[Records with modeling code]
# # # # # # #
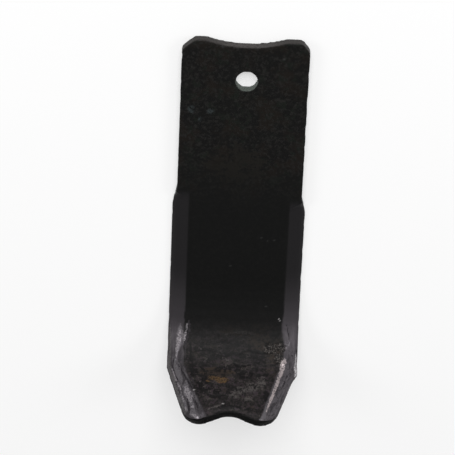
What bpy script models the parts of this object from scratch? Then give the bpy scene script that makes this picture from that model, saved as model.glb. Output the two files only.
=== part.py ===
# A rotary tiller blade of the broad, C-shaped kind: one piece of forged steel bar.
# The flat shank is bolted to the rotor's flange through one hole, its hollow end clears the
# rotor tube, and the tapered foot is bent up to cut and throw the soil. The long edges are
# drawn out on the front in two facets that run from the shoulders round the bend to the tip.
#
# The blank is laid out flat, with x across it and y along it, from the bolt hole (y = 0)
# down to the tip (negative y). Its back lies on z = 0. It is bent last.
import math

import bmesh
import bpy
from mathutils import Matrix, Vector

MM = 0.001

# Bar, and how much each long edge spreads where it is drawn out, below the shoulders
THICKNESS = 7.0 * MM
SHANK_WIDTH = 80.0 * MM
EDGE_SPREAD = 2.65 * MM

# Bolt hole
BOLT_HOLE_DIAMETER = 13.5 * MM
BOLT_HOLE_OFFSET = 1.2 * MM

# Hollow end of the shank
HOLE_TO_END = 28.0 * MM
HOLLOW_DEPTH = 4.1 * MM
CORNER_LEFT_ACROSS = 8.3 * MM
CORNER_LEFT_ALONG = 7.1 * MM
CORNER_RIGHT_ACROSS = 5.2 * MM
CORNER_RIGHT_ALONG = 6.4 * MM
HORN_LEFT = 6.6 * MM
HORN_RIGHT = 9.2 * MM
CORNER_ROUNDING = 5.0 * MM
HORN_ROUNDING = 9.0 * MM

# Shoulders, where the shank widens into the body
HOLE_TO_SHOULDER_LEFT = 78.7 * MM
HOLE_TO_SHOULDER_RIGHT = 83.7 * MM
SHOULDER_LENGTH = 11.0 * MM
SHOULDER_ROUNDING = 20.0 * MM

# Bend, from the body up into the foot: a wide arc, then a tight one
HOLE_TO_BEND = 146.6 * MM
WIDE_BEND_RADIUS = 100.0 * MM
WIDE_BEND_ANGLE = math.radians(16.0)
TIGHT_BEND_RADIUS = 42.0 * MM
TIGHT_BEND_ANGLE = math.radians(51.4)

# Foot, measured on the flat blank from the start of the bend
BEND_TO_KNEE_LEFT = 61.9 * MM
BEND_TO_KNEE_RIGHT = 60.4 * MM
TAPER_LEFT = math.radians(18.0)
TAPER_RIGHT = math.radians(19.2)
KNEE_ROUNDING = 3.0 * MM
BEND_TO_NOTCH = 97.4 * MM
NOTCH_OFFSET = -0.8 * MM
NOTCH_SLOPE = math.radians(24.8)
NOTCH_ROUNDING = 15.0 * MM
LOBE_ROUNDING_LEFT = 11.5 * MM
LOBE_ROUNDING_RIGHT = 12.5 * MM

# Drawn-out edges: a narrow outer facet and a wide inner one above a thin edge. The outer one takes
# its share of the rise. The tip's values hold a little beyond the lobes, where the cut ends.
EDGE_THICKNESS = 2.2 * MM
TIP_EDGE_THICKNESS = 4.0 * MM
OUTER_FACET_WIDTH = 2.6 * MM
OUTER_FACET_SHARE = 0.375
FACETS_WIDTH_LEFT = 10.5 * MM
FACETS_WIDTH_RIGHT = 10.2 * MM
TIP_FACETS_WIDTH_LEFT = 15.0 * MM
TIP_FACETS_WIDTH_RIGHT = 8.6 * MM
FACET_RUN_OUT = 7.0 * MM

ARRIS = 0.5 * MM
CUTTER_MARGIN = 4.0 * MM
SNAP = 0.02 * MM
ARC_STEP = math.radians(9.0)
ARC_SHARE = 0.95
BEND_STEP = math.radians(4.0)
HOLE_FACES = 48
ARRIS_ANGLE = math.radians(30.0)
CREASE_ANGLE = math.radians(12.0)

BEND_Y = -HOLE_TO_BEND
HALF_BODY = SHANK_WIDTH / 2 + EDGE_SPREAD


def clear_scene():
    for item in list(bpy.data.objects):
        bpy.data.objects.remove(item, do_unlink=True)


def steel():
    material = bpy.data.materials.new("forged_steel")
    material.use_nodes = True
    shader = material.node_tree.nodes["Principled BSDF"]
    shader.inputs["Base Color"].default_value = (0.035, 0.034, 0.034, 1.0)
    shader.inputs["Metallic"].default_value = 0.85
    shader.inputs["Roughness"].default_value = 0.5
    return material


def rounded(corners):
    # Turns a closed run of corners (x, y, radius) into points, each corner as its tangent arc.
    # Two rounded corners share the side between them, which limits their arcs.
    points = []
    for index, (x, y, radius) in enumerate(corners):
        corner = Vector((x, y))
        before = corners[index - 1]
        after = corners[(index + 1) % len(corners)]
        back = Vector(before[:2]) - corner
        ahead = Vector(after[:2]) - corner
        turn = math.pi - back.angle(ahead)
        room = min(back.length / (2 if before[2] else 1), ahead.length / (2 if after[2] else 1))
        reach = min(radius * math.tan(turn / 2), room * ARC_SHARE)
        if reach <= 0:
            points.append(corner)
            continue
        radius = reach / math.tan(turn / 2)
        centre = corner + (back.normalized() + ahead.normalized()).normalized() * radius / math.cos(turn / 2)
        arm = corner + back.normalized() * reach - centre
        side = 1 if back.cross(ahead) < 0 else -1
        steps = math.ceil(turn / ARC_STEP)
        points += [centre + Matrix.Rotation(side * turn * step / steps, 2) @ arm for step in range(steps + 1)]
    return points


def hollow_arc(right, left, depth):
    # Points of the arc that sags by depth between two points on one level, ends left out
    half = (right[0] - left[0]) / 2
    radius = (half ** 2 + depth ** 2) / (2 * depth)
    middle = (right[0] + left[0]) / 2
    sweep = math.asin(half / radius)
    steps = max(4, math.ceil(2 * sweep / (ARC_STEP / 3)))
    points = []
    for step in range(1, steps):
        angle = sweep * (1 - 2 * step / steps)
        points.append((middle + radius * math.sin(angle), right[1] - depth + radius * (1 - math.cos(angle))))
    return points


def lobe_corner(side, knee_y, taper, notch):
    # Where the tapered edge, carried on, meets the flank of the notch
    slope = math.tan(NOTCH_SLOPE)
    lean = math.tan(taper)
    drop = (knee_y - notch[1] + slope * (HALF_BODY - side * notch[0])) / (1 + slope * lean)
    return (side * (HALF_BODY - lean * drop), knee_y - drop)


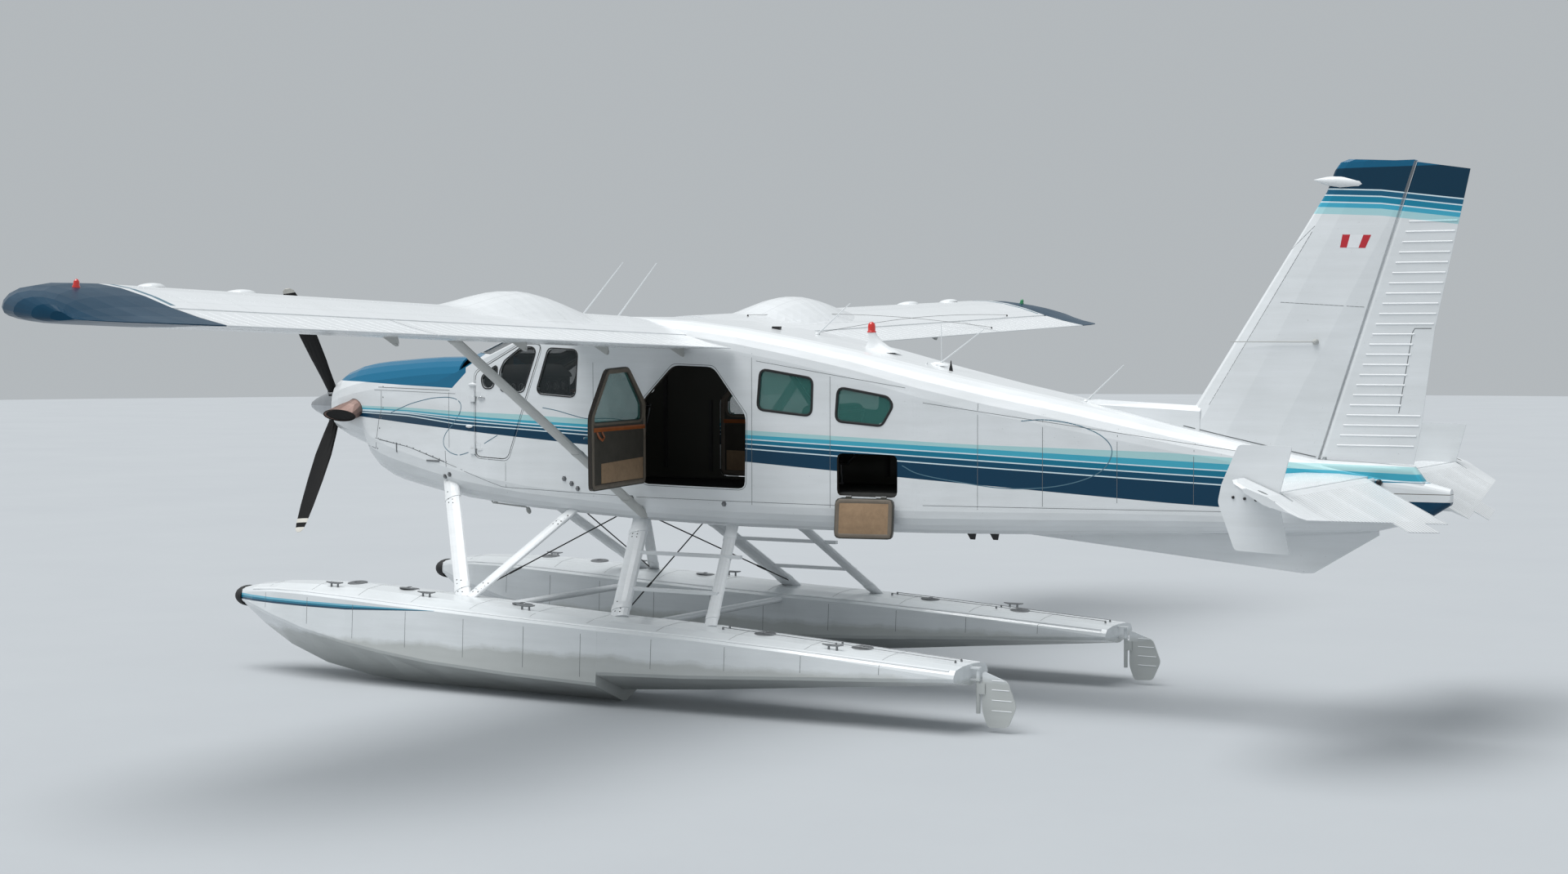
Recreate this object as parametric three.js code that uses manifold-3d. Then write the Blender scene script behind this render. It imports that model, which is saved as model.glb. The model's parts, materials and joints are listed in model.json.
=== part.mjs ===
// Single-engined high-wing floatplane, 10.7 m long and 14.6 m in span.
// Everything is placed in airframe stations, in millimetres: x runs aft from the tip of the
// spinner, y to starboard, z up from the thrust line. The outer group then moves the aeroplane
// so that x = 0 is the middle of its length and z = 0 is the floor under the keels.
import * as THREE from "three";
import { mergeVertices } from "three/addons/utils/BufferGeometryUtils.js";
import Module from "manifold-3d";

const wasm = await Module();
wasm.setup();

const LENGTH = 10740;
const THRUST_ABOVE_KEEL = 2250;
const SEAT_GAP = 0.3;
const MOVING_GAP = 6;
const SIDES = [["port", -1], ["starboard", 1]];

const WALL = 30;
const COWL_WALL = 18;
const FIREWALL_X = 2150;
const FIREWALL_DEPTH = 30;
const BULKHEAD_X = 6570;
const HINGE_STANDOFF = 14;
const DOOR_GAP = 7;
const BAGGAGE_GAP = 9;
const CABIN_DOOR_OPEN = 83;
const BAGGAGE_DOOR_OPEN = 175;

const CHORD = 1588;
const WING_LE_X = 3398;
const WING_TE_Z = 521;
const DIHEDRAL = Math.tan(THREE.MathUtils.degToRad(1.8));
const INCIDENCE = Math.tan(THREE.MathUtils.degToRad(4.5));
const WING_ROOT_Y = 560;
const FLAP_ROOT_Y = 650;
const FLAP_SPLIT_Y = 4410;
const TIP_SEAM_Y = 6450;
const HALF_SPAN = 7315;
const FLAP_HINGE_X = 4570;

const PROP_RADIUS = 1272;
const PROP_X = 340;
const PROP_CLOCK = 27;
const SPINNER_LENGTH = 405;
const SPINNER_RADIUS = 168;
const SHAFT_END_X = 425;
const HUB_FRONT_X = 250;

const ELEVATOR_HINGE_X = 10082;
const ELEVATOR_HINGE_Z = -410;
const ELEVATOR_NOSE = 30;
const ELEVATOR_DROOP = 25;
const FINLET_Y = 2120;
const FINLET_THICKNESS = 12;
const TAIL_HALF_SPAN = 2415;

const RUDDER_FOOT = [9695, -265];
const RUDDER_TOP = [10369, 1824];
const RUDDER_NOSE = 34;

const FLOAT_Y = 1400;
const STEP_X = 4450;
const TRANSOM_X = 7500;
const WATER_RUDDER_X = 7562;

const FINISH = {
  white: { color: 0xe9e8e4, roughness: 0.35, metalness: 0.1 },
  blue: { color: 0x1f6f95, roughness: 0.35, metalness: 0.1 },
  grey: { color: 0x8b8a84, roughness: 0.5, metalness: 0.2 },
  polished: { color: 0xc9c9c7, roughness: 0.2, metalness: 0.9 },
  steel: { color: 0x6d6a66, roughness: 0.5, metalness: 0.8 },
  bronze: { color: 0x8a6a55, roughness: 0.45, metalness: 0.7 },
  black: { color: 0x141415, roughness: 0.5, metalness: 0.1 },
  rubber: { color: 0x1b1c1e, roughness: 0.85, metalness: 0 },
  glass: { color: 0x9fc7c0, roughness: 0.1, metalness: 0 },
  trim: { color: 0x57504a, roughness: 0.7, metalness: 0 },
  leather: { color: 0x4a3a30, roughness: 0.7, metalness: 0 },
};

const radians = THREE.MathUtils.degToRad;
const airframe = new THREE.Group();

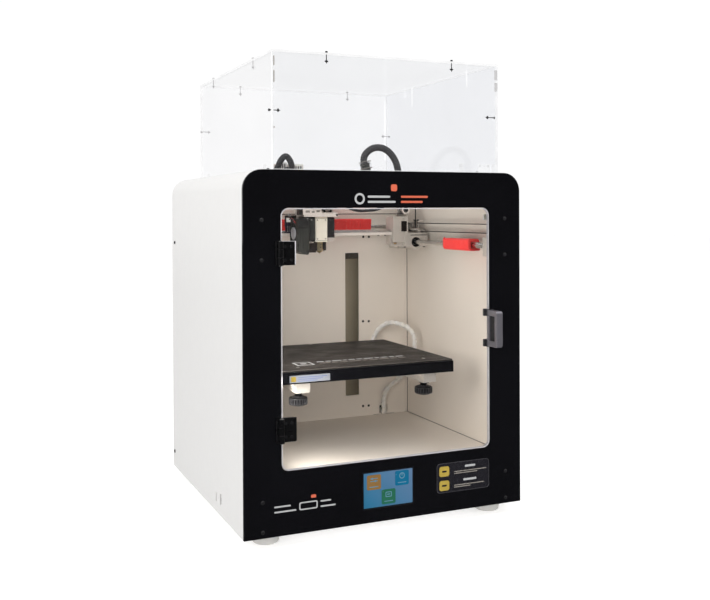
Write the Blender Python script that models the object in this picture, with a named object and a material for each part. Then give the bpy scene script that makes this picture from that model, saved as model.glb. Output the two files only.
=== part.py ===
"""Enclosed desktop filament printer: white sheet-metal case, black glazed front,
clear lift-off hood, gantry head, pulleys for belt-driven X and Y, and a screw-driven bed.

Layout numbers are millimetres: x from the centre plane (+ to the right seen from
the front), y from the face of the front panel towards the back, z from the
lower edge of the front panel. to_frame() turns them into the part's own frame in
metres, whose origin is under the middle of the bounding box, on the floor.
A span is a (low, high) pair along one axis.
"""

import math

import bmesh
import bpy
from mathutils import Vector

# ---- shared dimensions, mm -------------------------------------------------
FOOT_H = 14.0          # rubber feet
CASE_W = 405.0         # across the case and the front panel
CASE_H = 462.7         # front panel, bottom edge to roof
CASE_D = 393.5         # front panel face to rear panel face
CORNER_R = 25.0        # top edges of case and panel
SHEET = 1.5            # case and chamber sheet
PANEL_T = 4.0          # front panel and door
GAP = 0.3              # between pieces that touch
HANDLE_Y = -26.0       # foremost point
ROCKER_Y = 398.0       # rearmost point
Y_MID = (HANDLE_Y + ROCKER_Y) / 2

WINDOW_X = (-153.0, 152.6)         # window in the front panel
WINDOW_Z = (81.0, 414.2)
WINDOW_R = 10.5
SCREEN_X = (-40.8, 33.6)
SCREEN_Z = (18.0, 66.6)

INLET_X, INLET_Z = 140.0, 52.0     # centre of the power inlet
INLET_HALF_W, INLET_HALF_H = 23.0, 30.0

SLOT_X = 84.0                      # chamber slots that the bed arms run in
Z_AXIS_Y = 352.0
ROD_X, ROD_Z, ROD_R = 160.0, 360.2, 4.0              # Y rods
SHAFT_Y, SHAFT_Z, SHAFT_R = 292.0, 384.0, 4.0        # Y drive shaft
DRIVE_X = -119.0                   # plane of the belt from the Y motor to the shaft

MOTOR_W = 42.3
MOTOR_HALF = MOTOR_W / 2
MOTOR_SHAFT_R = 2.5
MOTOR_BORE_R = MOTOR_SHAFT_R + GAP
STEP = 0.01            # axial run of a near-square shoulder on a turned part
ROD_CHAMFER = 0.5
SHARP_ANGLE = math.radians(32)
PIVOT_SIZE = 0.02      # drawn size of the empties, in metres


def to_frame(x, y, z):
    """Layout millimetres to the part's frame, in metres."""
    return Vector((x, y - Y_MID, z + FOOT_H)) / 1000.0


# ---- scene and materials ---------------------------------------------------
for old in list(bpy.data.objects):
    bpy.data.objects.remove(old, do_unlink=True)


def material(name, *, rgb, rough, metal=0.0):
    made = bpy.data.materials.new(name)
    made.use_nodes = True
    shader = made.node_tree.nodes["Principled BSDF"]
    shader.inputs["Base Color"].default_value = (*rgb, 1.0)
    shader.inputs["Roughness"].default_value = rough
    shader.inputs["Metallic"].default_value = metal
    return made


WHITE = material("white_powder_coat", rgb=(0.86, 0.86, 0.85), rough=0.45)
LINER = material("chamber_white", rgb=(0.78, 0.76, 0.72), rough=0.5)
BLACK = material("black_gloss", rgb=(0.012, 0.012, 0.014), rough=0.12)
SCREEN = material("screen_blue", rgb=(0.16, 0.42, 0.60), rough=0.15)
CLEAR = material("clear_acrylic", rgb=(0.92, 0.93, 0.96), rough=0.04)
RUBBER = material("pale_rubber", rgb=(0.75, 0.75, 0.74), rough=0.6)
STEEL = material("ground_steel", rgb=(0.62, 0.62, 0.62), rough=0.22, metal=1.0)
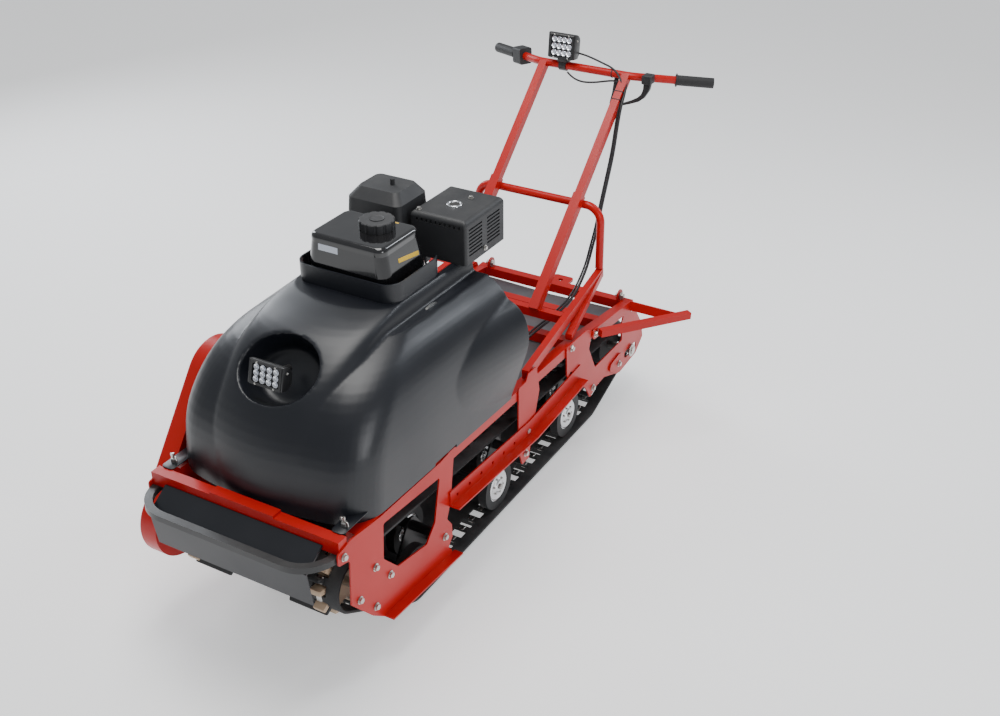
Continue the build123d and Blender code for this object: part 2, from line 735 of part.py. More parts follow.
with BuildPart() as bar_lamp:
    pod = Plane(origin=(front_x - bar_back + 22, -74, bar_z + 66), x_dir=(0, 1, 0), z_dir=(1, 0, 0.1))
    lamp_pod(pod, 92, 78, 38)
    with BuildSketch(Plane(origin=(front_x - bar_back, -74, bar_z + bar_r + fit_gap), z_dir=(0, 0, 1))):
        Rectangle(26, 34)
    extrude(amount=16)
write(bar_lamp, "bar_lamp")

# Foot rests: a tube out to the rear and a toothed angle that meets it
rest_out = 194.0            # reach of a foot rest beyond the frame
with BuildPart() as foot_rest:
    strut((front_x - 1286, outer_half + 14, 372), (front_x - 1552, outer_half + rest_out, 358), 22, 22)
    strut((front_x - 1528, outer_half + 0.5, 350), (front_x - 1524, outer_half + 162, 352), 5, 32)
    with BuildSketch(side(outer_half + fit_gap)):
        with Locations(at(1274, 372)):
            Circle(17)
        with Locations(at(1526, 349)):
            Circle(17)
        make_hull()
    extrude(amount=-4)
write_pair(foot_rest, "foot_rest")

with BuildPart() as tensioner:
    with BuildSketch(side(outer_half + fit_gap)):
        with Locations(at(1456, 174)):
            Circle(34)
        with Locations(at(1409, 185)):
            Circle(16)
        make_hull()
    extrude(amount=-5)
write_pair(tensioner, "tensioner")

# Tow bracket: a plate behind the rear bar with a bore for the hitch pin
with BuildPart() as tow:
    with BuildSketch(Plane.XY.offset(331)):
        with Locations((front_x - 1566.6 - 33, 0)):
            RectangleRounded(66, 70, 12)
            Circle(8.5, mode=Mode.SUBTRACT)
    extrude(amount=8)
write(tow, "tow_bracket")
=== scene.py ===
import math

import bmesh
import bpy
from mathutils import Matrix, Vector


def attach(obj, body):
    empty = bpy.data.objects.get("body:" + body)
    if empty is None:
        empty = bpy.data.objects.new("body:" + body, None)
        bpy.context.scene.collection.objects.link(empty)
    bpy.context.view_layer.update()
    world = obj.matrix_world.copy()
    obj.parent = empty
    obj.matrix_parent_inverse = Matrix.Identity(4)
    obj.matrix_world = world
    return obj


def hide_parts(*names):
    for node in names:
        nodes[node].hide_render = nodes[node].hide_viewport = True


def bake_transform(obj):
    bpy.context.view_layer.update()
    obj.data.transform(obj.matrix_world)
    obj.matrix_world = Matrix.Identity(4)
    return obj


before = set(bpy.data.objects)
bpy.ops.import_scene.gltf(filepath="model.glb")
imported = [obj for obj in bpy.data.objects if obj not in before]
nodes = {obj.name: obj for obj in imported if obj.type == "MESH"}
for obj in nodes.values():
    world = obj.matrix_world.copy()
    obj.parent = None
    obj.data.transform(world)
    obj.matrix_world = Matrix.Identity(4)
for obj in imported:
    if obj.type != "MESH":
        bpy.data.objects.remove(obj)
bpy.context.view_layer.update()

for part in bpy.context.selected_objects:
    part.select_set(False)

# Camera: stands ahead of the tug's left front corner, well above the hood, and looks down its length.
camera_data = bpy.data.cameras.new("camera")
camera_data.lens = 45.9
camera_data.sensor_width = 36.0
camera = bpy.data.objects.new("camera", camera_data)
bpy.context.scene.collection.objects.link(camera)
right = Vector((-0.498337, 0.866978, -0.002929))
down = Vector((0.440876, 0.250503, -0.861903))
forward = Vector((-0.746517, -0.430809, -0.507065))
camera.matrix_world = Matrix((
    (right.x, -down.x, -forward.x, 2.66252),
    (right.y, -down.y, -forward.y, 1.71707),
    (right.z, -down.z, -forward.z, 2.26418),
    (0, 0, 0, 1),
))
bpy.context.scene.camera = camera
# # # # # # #
# [Given instruction]
In the listing above, find the line with "# Tow bracket: a" and the line with "obj.matrix_parent_inverse = Matrix.Identity(4)". Output those two lines and every line between them, exactly as written.

# [Reply to the task]
# Tow bracket: a plate behind the rear bar with a bore for the hitch pin
with BuildPart() as tow:
    with BuildSketch(Plane.XY.offset(331)):
        with Locations((front_x - 1566.6 - 33, 0)):
            RectangleRounded(66, 70, 12)
            Circle(8.5, mode=Mode.SUBTRACT)
    extrude(amount=8)
write(tow, "tow_bracket")
=== scene.py ===
import math

import bmesh
import bpy
from mathutils import Matrix, Vector


def attach(obj, body):
    empty = bpy.data.objects.get("body:" + body)
    if empty is None:
        empty = bpy.data.objects.new("body:" + body, None)
        bpy.context.scene.collection.objects.link(empty)
    bpy.context.view_layer.update()
    world = obj.matrix_world.copy()
    obj.parent = empty
    obj.matrix_parent_inverse = Matrix.Identity(4)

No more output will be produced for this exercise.